Short exercise ::
The required output consists solely of the lines from the one containing "popcorn = add_core(parts, buttered)" down to the one containing "if empty is", both included, each quoted exactly.

>> START

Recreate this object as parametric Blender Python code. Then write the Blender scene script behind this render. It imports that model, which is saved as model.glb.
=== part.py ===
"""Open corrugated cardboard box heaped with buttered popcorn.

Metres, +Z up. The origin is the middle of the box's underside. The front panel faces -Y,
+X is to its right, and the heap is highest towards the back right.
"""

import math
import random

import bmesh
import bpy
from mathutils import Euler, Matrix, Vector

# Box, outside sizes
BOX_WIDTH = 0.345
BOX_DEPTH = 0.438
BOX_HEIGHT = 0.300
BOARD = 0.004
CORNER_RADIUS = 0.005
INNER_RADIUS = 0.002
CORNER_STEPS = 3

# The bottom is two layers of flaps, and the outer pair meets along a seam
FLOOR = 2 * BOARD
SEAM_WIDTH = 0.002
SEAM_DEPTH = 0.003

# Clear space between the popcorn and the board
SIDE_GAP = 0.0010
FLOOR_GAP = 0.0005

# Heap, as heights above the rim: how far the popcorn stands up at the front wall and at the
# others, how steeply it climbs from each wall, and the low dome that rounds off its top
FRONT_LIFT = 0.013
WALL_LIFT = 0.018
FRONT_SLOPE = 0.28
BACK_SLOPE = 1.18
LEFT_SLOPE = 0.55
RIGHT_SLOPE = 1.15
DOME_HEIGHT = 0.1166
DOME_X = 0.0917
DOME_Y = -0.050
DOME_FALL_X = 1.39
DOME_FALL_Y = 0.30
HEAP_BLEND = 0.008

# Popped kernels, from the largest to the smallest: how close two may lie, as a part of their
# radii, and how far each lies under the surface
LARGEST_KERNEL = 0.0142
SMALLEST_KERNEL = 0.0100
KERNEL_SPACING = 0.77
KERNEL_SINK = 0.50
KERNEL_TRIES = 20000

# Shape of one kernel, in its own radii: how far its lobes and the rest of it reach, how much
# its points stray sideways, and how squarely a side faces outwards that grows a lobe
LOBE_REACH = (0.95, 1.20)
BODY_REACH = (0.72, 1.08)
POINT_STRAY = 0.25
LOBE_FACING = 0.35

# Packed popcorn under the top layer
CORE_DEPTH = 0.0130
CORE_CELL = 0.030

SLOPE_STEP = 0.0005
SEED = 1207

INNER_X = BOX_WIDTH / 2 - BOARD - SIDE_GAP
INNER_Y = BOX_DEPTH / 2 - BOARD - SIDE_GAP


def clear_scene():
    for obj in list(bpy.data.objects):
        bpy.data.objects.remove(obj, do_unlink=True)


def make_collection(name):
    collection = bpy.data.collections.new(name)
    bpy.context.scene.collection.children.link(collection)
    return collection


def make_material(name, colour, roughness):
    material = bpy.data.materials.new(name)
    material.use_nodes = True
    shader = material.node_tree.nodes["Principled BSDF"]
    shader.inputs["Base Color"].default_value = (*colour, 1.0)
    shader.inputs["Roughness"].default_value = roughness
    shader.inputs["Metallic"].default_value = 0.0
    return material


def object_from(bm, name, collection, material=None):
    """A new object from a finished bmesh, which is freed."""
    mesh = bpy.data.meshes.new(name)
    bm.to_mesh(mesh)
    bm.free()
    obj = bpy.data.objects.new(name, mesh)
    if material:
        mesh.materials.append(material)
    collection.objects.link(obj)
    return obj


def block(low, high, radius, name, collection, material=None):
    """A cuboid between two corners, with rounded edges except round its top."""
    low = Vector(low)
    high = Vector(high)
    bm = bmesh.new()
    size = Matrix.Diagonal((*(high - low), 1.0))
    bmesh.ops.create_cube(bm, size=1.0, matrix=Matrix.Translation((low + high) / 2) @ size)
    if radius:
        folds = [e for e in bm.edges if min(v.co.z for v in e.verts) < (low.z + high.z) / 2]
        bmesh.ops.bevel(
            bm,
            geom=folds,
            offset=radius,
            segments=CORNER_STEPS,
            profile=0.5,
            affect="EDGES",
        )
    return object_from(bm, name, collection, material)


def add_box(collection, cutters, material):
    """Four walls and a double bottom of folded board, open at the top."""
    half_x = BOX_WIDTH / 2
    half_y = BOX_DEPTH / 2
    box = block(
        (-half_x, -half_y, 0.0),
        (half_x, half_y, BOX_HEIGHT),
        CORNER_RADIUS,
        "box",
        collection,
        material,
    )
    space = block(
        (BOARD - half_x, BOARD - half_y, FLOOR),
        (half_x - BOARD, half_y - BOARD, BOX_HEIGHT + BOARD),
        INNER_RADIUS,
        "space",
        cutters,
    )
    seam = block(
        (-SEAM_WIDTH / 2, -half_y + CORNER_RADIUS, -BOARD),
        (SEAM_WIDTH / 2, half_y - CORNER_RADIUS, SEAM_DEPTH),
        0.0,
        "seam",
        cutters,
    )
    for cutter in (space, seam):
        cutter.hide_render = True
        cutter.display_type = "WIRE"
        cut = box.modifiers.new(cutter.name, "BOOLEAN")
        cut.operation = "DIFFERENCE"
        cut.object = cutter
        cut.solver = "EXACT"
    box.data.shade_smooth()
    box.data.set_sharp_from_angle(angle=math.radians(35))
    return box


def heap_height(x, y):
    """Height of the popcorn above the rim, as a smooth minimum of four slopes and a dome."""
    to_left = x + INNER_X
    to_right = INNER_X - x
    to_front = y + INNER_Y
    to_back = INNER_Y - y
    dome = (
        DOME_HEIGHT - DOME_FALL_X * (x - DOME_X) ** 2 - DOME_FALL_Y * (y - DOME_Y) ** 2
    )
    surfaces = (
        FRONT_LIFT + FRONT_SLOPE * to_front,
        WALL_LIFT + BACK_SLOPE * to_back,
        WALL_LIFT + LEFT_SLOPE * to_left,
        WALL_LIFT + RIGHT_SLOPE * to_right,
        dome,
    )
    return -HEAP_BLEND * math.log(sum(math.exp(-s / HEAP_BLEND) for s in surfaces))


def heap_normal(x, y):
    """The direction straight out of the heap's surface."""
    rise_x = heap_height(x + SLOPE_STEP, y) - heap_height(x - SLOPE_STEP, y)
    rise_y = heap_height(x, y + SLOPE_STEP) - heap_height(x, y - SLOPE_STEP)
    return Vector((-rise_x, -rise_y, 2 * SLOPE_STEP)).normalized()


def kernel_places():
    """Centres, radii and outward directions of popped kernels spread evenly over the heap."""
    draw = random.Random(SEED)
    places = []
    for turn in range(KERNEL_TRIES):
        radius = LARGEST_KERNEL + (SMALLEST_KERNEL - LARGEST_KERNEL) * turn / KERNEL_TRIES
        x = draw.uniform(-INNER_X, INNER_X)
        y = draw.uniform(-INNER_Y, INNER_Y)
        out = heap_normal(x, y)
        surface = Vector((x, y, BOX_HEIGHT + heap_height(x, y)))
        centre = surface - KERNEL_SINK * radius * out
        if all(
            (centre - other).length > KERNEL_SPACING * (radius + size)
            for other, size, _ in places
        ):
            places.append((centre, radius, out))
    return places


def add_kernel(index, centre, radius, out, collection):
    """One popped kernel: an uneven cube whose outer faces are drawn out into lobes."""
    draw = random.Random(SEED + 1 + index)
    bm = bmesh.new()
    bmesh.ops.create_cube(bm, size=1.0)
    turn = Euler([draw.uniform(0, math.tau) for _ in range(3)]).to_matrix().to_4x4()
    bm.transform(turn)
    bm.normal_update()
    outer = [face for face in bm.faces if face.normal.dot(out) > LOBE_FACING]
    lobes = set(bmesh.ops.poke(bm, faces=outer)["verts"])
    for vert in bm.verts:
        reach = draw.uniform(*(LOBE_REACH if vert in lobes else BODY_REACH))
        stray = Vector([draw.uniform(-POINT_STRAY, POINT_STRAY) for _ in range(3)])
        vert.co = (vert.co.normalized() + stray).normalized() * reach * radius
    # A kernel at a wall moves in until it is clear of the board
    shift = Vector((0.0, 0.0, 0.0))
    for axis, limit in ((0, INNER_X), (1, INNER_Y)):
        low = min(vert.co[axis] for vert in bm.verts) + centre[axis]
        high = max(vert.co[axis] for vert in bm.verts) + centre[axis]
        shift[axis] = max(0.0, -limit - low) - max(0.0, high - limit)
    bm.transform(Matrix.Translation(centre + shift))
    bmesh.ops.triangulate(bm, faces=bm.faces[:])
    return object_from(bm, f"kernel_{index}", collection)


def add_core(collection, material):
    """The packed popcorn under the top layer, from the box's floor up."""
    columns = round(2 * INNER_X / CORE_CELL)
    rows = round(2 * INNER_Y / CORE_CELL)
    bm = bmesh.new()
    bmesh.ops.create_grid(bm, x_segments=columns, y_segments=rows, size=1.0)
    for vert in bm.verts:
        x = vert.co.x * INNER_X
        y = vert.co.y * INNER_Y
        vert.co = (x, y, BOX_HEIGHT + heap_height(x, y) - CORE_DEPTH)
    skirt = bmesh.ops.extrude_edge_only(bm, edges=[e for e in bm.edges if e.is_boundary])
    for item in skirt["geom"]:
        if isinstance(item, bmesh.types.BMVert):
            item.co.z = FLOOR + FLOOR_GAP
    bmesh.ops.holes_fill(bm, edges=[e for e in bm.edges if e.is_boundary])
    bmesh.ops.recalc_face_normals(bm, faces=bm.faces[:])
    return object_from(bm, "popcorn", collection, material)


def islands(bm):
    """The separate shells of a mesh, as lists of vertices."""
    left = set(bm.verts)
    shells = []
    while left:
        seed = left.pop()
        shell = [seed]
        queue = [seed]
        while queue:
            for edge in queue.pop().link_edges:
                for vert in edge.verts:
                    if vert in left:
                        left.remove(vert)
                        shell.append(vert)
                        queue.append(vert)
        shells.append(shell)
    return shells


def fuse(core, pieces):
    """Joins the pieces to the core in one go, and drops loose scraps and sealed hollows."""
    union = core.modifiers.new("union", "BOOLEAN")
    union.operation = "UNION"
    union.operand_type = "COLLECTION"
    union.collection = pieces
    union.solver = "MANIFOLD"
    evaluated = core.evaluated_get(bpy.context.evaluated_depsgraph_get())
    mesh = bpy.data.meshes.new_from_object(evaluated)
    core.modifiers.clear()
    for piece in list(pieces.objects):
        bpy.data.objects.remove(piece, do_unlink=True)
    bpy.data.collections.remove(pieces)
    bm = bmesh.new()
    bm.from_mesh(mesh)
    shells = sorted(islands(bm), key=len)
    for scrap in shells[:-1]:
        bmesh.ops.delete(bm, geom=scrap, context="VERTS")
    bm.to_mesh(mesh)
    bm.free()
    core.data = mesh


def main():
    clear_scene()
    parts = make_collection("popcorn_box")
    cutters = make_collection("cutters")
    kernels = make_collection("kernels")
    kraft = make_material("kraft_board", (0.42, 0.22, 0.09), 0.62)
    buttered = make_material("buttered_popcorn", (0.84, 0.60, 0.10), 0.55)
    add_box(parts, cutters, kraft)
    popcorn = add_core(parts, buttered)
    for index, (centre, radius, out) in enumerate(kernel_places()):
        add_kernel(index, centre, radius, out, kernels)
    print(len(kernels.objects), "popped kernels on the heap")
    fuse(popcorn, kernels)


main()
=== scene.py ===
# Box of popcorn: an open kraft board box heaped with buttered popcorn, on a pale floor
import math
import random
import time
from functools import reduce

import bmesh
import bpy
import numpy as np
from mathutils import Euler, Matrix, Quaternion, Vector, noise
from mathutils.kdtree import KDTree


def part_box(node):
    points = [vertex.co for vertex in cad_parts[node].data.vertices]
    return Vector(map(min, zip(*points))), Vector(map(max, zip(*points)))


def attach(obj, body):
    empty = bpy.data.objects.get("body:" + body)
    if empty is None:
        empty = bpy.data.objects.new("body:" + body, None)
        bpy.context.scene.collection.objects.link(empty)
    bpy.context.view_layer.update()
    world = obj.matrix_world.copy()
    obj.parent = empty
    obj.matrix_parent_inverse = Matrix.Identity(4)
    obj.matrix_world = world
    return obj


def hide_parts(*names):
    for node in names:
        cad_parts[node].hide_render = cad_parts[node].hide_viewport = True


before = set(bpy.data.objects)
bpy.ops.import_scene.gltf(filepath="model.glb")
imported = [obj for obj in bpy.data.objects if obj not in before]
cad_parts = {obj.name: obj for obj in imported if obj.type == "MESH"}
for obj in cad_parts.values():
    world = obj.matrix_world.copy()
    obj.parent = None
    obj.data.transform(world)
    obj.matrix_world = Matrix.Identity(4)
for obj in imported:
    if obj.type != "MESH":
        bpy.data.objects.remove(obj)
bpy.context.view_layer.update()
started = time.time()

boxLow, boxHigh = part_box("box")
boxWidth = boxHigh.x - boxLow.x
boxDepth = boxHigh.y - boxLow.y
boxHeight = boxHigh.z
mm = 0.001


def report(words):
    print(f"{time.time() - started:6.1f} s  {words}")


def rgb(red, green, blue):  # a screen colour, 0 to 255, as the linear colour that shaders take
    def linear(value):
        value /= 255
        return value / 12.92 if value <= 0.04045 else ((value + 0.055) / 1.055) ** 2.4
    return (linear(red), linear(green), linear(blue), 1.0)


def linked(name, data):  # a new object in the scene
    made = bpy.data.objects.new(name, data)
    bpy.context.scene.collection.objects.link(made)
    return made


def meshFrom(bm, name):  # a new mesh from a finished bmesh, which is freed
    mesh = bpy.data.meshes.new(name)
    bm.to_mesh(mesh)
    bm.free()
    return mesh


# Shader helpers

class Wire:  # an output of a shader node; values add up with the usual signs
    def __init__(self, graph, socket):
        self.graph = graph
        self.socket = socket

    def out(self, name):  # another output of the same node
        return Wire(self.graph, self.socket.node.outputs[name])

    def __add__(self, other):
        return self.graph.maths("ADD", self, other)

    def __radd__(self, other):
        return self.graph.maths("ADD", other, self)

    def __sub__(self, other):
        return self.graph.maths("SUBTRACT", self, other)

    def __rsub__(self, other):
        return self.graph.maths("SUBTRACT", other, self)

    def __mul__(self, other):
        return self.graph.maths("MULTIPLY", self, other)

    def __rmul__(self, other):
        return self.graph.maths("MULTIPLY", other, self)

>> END

Written reply ::
    popcorn = add_core(parts, buttered)
    for index, (centre, radius, out) in enumerate(kernel_places()):
        add_kernel(index, centre, radius, out, kernels)
    print(len(kernels.objects), "popped kernels on the heap")
    fuse(popcorn, kernels)


main()
=== scene.py ===
# Box of popcorn: an open kraft board box heaped with buttered popcorn, on a pale floor
import math
import random
import time
from functools import reduce

import bmesh
import bpy
import numpy as np
from mathutils import Euler, Matrix, Quaternion, Vector, noise
from mathutils.kdtree import KDTree


def part_box(node):
    points = [vertex.co for vertex in cad_parts[node].data.vertices]
    return Vector(map(min, zip(*points))), Vector(map(max, zip(*points)))


def attach(obj, body):
    empty = bpy.data.objects.get("body:" + body)
    if empty is None:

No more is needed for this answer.